DATA EXCERPT =>
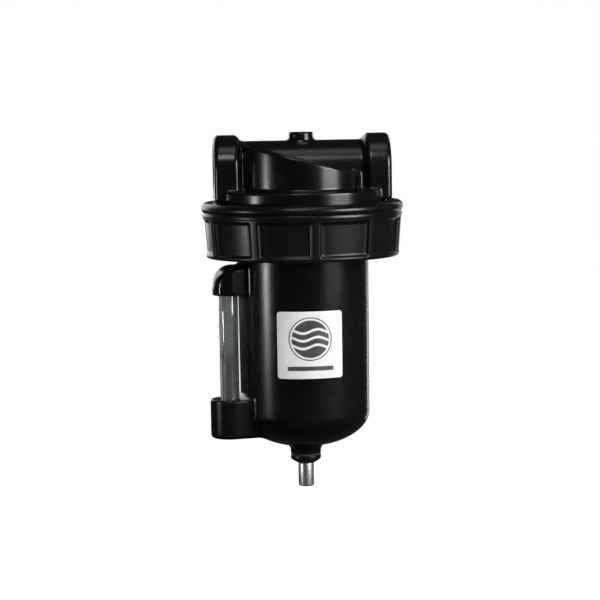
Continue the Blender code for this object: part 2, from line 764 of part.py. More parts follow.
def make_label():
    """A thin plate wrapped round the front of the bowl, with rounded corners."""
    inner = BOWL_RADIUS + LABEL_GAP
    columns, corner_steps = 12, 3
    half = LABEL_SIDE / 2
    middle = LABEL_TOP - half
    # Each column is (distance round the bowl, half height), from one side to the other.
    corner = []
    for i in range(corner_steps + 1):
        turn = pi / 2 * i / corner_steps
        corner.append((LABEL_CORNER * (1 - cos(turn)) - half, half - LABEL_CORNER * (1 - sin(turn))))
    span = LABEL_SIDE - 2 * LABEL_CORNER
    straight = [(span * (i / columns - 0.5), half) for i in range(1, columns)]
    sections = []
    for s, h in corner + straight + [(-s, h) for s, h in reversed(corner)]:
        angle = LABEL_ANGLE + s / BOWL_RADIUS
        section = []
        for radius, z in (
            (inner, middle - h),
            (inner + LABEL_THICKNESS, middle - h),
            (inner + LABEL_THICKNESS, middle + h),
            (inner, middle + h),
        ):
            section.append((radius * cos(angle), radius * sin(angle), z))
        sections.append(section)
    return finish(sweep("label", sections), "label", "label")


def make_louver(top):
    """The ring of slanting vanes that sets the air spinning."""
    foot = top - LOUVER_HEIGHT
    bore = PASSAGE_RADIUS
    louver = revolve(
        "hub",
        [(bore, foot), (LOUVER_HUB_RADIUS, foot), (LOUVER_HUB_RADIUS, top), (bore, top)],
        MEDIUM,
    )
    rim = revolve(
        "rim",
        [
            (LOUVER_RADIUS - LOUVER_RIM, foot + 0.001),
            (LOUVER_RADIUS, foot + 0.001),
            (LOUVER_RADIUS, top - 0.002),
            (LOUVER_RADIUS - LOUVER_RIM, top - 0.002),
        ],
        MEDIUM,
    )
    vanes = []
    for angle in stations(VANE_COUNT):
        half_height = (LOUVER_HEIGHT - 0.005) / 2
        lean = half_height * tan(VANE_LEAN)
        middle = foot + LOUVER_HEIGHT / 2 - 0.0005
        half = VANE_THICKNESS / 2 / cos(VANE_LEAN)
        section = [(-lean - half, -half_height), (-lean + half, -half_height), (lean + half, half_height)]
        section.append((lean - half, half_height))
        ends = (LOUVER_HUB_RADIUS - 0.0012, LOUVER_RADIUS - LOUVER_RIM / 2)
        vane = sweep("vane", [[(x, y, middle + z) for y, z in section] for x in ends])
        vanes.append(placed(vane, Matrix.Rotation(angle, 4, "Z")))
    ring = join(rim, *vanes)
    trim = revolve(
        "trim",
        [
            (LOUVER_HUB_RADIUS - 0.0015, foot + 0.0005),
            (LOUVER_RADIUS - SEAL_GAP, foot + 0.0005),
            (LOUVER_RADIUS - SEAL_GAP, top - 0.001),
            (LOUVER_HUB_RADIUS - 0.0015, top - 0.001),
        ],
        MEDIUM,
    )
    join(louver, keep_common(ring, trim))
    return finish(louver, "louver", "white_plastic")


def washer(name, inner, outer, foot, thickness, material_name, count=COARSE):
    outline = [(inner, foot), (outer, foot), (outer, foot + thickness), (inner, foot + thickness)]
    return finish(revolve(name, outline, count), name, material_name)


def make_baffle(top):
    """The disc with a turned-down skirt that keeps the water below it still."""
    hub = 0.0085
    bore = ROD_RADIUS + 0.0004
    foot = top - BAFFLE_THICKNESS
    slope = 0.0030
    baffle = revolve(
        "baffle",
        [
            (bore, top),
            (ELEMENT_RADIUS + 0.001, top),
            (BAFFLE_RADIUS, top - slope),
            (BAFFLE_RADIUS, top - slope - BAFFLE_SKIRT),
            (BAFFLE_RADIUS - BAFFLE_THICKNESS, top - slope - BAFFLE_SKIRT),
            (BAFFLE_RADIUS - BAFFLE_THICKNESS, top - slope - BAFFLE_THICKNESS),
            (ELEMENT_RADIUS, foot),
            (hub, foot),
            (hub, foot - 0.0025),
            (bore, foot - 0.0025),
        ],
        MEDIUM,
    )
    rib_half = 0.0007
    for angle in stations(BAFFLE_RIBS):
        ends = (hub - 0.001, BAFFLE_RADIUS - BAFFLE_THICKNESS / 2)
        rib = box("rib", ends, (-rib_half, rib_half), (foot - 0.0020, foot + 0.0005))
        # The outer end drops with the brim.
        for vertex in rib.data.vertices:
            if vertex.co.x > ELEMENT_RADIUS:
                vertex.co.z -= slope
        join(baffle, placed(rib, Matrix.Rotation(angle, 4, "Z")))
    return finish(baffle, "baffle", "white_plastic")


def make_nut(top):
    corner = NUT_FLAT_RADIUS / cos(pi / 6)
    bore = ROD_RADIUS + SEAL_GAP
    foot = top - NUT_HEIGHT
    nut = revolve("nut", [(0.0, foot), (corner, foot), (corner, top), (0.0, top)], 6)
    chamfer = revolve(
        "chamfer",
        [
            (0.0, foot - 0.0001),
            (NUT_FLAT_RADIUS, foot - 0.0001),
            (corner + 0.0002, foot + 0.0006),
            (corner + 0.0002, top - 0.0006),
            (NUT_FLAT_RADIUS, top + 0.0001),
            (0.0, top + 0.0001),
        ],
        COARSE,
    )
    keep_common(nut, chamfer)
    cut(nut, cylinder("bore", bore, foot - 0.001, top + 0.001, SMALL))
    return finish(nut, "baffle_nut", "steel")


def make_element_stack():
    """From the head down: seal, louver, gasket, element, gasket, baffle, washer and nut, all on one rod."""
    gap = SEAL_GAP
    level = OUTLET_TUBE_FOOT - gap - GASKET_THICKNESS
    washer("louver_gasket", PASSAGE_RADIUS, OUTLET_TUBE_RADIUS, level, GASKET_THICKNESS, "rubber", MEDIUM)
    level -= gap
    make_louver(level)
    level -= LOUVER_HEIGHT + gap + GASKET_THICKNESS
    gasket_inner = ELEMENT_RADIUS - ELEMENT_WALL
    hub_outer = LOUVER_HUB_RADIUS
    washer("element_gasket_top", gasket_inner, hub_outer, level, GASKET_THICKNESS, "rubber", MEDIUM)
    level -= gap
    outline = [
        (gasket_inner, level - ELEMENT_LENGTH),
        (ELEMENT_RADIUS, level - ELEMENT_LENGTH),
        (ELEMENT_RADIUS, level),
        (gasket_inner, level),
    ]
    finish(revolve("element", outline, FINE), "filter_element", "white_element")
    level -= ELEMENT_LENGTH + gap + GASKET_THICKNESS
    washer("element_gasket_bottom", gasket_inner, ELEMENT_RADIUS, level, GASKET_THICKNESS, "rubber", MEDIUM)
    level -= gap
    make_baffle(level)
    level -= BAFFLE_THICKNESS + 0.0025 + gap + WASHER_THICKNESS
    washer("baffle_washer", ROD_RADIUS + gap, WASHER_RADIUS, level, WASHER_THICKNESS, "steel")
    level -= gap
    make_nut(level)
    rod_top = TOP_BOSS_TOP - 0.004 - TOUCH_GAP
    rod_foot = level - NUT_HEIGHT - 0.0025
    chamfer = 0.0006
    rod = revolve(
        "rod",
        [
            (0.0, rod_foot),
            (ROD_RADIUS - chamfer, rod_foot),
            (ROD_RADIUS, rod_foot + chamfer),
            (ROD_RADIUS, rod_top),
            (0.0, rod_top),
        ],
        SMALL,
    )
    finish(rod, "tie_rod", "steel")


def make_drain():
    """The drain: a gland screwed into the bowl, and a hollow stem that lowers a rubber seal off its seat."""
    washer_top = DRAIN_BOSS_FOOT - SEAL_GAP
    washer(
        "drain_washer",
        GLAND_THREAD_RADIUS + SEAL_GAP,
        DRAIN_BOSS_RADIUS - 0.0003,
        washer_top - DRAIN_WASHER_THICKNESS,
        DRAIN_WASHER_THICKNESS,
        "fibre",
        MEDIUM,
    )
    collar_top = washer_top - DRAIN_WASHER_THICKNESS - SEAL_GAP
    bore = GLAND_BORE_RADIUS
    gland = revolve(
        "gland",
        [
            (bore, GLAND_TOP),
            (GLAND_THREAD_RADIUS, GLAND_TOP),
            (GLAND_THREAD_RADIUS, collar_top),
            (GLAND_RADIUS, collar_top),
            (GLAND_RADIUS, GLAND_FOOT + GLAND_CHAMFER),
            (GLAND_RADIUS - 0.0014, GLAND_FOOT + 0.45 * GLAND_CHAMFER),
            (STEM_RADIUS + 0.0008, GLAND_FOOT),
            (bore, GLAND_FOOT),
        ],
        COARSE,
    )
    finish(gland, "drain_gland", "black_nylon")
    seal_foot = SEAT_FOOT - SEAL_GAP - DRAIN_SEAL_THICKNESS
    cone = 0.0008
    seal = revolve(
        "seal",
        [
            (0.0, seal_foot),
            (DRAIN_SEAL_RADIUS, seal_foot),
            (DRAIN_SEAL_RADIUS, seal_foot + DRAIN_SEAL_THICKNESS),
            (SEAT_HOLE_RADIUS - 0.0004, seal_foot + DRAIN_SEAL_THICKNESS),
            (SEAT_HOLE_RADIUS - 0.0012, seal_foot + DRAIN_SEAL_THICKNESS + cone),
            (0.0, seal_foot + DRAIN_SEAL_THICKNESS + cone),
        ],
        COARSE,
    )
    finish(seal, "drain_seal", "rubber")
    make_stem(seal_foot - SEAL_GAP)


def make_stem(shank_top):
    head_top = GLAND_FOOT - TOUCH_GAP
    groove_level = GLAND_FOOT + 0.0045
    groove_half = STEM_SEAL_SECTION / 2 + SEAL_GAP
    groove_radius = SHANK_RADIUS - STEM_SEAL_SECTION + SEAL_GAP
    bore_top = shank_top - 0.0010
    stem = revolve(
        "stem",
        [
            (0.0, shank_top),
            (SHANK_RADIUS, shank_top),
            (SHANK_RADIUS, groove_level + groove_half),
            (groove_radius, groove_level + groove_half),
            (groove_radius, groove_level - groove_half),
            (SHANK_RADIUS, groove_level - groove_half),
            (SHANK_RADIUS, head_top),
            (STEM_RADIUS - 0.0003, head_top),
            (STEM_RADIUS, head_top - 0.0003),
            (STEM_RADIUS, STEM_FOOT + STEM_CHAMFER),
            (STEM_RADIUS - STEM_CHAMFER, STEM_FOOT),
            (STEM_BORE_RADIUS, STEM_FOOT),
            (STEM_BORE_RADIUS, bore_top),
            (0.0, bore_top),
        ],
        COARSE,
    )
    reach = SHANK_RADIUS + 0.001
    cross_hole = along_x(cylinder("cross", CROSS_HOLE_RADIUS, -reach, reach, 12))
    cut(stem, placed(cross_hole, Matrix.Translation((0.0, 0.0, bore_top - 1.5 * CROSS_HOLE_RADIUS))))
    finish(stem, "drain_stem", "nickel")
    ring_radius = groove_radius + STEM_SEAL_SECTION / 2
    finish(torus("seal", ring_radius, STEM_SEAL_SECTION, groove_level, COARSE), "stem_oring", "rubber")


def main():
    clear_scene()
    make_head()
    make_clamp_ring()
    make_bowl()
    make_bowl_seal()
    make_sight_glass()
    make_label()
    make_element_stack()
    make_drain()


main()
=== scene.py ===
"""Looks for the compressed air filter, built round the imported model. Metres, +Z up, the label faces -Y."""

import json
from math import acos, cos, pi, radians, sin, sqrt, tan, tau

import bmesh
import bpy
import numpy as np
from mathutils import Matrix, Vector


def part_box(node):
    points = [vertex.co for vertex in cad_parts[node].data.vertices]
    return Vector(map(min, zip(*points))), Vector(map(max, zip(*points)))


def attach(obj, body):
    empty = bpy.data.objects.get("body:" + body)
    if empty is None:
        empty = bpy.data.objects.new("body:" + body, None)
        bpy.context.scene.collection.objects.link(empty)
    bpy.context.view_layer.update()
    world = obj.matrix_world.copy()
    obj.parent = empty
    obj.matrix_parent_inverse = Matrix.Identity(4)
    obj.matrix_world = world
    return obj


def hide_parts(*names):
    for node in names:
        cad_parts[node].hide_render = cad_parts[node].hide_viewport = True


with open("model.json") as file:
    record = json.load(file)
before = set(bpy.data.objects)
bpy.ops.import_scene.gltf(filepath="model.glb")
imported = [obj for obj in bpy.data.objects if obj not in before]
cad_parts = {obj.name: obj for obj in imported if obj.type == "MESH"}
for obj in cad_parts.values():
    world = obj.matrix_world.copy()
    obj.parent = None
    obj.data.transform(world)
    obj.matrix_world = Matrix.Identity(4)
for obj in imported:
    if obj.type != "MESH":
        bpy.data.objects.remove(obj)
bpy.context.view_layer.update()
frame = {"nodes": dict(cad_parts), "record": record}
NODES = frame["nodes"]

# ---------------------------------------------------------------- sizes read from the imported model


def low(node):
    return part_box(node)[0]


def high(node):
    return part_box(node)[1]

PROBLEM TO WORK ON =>
Using the material above, count the lines containing the word "None". Reply with the number alone.

FINISHED TASK =>
3